In another significant ruling the Allahabad HC refused to exercise its power under section 11 of the Act, as the recourse under section 15(6) was not taken by the applicant. The Court observed that where the mandate of an arbitrator terminates by virtue of section 15(6), a substituted arbitrator shall be appointed according to the rules that were applicable to the appointment of the arbitrator being replaced. Once the parties fail to appoint an arbitrator in terms of the rules, only then the Chief Justice or his delegate under section 11(6) on a request by a party can appoint an arbitration. In the instant case, the procedure was not followed therefore review petition was not held maintainable.
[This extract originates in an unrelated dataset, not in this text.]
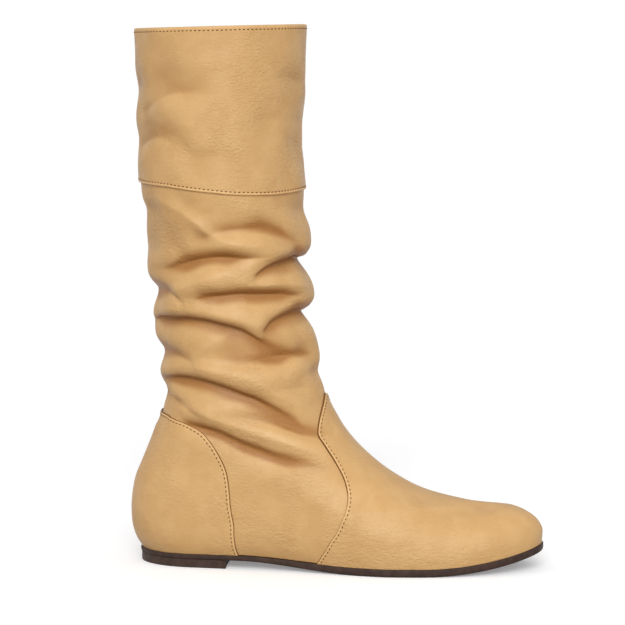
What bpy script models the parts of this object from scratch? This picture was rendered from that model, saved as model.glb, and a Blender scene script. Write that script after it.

The Law Commission of India observed that ad hoc arbitration in India usually ends up in the shackles of litigation. Thus, to ensure a successful enactment of minimal judicial intervention both judiciary and the legislature are taking efforts for institutionalization of arbitration. This by and large includes referring to the rules of Arbitral Institutions at the stage of formation of arbitration agreement itself. The clause “Any Institution designated by such Court” in the act can be inferred as a statutorily formed Arbitration institution conferred with the status of national importance. In line with this school of thought, the 2019 Amendment Act seeks to establish the body- The Arbitration Council of India, which is an integral step towards institutionalization of Arbitration. Bodies like Delhi International Arbitration Centre and Mumbai Council of International Arbitration (MCIA) have been successfully implementing the recommendations of the committee and Courts often refer the arbitral disputes to these institutions. Thus, this will thus ensure a paradigm shift to project India as the hub of arbitration.